Problem to work on:
The records below should be written out again, exactly.

Supplied information:

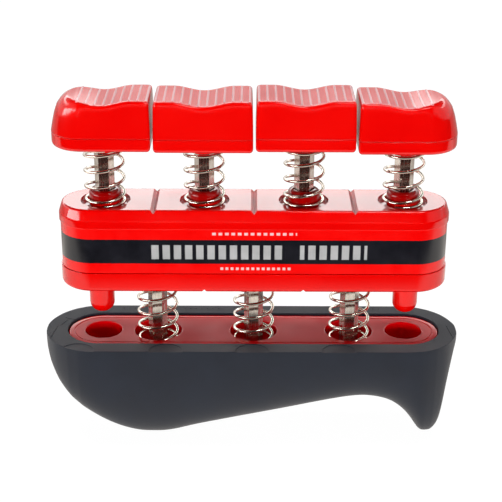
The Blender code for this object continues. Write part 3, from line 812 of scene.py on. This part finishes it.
band_low, band_high = span("label_band")
band = stadium("printed_band", (band_high.x - band_low.x) / 2.0,
               (band_high.y - band_low.y) / 2.0, split + 0.25, label_top - 0.04, body_x)
edit(band)
select_faces(band, lambda co, n: abs(n.z) > 0.9)
bpy.ops.mesh.delete(type="FACE")
done()
modify(band, "SOLIDIFY", thickness=0.35, offset=-1.0)
film = printed_film()
finish_piece(band, "body", film, ["label_band"])


# ---------------------------------------------------------------------------
# Finger buttons. Four red two-part mouldings, a ribbed cap dished for a fingertip
# pressed on a lid, with a hexagonal shaft in the cap's socket. The spring pushes on
# the lid round its short boss. The two outer buttons have a half-round outer end.

half_button = 8.15
inner_end = 12.2
outer_end = 12.7
lid_height = 3.3
button_height = 12.7
button_corner = 0.9
lid_boss = 1.6
cap_roof, post_top = 9.65, 10.3
rib_cuts = (-0.27, 0.27, 1.04)        # a rib's two sides, and the middle of the gap
rib_rise = 0.15
dip_depth, dip_length = 1.2, 15.5
rib_pitch = 25.0 / 12.0
cap_taper = (                 # (share of the height, inset of the sides, of a round end)
    (0.25, 0.04, 0.40), (0.52, 0.09, 1.00), (0.74, 0.14, 1.75), (0.86, 0.18, 2.55),
    (0.93, 0.24, 3.15), (0.965, 0.34, 3.60), (0.987, 0.50, 4.05), (1.0, 0.76, 4.60),
)


def button_block(name, outer, low, high, inset=0.0):
    """Straight block with a button's outline; outer is 0, or 1 with a half-round end."""
    left, right = -inner_end + inset, (outer_end if outer else inner_end) - inset
    bpy.ops.mesh.primitive_cube_add(size=1.0, location=((left + right) / 2.0, 0.0,
                                                        (low + high) / 2.0))
    block = bpy.context.object
    block.scale = (right - left, 2.0 * (half_button - inset), high - low)
    bpy.ops.object.transform_apply(location=True, rotation=True, scale=True)
    block = start(name)
    if outer:
        round_edges(block, half_button - inset - 0.02, 24,
                    lambda a, b, n1, n2: abs(a.z - b.z) > 0.1 and a.x > 0.0)
    for side in (-1.0,) if outer else (-1.0, 1.0):
        round_edges(block, max(button_corner - inset, 0.15), 6,
                    lambda a, b, n1, n2: abs(a.z - b.z) > 0.1 and a.x * side > 0.0
                    and sharp(a, b, n1, n2, 80.0))
    done()
    return block


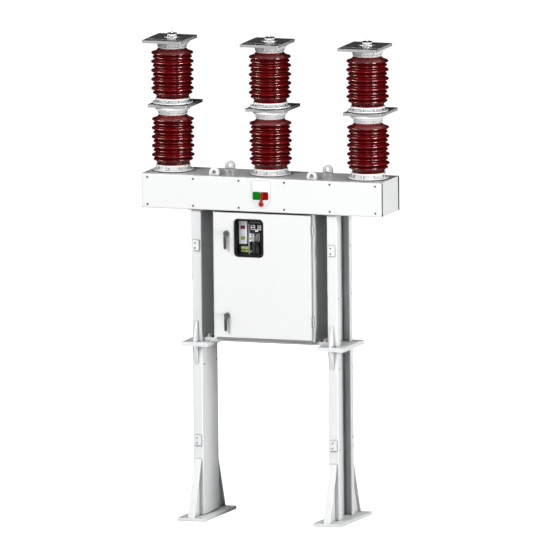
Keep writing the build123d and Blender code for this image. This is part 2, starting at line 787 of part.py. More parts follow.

Complete answer:
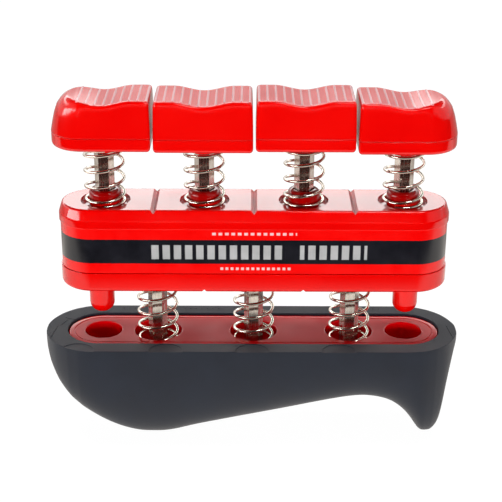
The Blender code for this object continues. Write part 3, from line 812 of scene.py on. This part finishes it.
band_low, band_high = span("label_band")
band = stadium("printed_band", (band_high.x - band_low.x) / 2.0,
               (band_high.y - band_low.y) / 2.0, split + 0.25, label_top - 0.04, body_x)
edit(band)
select_faces(band, lambda co, n: abs(n.z) > 0.9)
bpy.ops.mesh.delete(type="FACE")
done()
modify(band, "SOLIDIFY", thickness=0.35, offset=-1.0)
film = printed_film()
finish_piece(band, "body", film, ["label_band"])


# ---------------------------------------------------------------------------
# Finger buttons. Four red two-part mouldings, a ribbed cap dished for a fingertip
# pressed on a lid, with a hexagonal shaft in the cap's socket. The spring pushes on
# the lid round its short boss. The two outer buttons have a half-round outer end.

half_button = 8.15
inner_end = 12.2
outer_end = 12.7
lid_height = 3.3
button_height = 12.7
button_corner = 0.9
lid_boss = 1.6
cap_roof, post_top = 9.65, 10.3
rib_cuts = (-0.27, 0.27, 1.04)        # a rib's two sides, and the middle of the gap
rib_rise = 0.15
dip_depth, dip_length = 1.2, 15.5
rib_pitch = 25.0 / 12.0
cap_taper = (                 # (share of the height, inset of the sides, of a round end)
    (0.25, 0.04, 0.40), (0.52, 0.09, 1.00), (0.74, 0.14, 1.75), (0.86, 0.18, 2.55),
    (0.93, 0.24, 3.15), (0.965, 0.34, 3.60), (0.987, 0.50, 4.05), (1.0, 0.76, 4.60),
)


def button_block(name, outer, low, high, inset=0.0):
    """Straight block with a button's outline; outer is 0, or 1 with a half-round end."""
    left, right = -inner_end + inset, (outer_end if outer else inner_end) - inset
    bpy.ops.mesh.primitive_cube_add(size=1.0, location=((left + right) / 2.0, 0.0,
                                                        (low + high) / 2.0))
    block = bpy.context.object
    block.scale = (right - left, 2.0 * (half_button - inset), high - low)
    bpy.ops.object.transform_apply(location=True, rotation=True, scale=True)
    block = start(name)
    if outer:
        round_edges(block, half_button - inset - 0.02, 24,
                    lambda a, b, n1, n2: abs(a.z - b.z) > 0.1 and a.x > 0.0)
    for side in (-1.0,) if outer else (-1.0, 1.0):
        round_edges(block, max(button_corner - inset, 0.15), 6,
                    lambda a, b, n1, n2: abs(a.z - b.z) > 0.1 and a.x * side > 0.0
                    and sharp(a, b, n1, n2, 80.0))
    done()
    return block


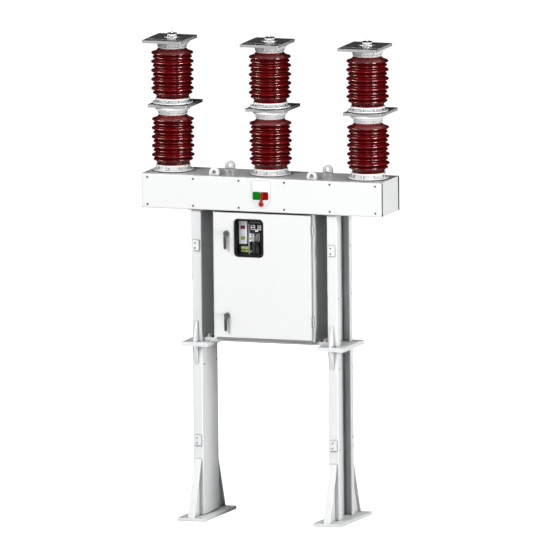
Keep writing the build123d and Blender code for this image. This is part 2, starting at line 787 of part.py. More parts follow.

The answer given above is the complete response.